» **SET PROBLEM**:
What lines of the data hold the string "frame"? Pull each one out.

» **DATA SHOWN**:
:::::
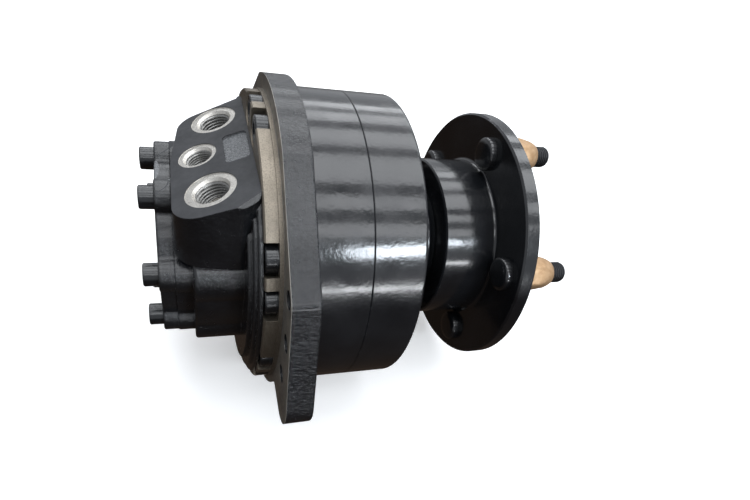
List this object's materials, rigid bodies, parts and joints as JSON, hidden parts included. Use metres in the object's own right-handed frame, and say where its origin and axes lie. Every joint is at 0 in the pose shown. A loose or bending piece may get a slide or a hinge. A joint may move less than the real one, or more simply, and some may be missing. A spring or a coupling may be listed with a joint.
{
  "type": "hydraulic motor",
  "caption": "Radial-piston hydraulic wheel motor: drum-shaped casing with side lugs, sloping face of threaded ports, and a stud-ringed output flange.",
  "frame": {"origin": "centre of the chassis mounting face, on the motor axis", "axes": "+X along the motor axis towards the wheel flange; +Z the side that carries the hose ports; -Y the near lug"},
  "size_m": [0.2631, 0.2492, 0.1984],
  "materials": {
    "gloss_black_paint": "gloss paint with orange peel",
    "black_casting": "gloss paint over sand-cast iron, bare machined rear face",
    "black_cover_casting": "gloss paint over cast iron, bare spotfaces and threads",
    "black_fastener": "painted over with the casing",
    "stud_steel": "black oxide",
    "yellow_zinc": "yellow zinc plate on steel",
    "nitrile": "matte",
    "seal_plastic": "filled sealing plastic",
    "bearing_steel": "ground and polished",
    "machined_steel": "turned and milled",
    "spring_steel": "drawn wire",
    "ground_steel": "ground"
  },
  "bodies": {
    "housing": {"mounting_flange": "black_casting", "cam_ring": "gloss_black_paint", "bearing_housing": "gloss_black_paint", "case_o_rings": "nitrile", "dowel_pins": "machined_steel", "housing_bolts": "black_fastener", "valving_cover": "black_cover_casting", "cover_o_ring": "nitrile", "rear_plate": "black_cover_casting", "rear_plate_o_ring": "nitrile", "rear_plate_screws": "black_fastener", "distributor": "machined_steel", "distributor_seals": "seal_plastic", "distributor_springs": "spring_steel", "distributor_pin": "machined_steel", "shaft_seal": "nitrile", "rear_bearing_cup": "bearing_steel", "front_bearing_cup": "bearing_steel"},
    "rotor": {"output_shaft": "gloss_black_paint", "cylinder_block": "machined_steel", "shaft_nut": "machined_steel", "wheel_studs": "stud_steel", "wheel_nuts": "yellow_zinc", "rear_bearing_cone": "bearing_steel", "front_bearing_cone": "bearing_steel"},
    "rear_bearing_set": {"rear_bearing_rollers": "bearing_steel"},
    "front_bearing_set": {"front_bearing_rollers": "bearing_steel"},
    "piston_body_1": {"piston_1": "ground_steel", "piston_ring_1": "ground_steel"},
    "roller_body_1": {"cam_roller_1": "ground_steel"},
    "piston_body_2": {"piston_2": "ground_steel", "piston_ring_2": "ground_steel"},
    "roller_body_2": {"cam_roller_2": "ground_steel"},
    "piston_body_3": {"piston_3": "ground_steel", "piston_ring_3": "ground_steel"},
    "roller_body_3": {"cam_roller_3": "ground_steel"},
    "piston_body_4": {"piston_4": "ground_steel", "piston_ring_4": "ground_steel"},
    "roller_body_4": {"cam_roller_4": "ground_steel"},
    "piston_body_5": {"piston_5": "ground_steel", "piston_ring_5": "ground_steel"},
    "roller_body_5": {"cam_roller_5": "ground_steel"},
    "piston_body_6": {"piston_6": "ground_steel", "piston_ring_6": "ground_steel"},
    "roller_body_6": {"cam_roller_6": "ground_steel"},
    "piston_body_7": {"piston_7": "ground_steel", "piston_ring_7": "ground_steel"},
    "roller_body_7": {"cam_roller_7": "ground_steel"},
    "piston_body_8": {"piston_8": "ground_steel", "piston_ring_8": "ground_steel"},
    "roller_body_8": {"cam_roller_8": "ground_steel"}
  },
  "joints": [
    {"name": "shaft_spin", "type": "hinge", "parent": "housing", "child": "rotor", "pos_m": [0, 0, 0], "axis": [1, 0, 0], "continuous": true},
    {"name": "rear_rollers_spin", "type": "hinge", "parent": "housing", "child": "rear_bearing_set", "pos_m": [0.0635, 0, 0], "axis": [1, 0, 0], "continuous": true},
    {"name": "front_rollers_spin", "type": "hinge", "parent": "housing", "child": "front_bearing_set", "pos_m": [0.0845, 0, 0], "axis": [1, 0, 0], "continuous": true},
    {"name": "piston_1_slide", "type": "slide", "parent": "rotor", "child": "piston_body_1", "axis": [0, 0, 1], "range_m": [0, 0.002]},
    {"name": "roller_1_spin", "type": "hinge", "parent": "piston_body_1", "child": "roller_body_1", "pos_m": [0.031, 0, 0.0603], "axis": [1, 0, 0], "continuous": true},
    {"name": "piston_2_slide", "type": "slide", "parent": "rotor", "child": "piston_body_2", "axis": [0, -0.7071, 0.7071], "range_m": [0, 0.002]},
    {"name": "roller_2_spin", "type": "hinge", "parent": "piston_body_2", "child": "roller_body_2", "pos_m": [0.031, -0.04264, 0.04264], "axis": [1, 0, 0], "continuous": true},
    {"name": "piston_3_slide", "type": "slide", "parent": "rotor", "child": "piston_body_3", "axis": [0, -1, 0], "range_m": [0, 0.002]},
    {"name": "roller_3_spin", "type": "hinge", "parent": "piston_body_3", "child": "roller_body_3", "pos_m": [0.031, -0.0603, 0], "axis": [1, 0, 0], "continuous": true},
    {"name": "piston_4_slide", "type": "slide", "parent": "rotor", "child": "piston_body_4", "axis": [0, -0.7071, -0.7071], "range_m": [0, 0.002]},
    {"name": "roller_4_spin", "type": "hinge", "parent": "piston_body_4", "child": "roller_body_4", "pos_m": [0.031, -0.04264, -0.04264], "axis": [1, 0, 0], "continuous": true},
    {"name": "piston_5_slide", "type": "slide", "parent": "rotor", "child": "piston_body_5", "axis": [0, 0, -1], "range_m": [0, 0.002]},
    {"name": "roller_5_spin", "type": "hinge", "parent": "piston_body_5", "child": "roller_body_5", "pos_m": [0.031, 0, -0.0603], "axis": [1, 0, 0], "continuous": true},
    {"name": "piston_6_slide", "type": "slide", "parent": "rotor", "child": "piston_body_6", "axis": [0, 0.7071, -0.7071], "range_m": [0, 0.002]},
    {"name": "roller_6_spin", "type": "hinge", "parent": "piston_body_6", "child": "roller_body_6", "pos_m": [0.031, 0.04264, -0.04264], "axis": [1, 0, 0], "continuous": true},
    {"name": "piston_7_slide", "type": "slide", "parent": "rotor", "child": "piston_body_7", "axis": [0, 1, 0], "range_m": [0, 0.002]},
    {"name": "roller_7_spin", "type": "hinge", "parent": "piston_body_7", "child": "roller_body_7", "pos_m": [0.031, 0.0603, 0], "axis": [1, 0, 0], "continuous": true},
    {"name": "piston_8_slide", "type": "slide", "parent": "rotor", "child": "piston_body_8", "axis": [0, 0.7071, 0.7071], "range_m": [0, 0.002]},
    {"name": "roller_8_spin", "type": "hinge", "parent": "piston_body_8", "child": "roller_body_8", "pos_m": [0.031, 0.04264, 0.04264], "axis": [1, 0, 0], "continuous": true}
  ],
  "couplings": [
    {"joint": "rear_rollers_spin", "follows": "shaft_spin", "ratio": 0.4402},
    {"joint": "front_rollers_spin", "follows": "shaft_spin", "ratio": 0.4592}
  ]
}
:::::
» **WRITTEN SOLUTION**:
List this object's materials, rigid bodies, parts and joints as JSON, hidden parts included. Use metres in the object's own right-handed frame, and say where its origin and axes lie. Every joint is at 0 in the pose shown. A loose or bending piece may get a slide or a hinge. A joint may move less than the real one, or more simply, and some may be missing. A spring or a coupling may be listed with a joint.
  "frame": {"origin": "centre of the chassis mounting face, on the motor axis", "axes": "+X along the motor axis towards the wheel flange; +Z the side that carries the hose ports; -Y the near lug"},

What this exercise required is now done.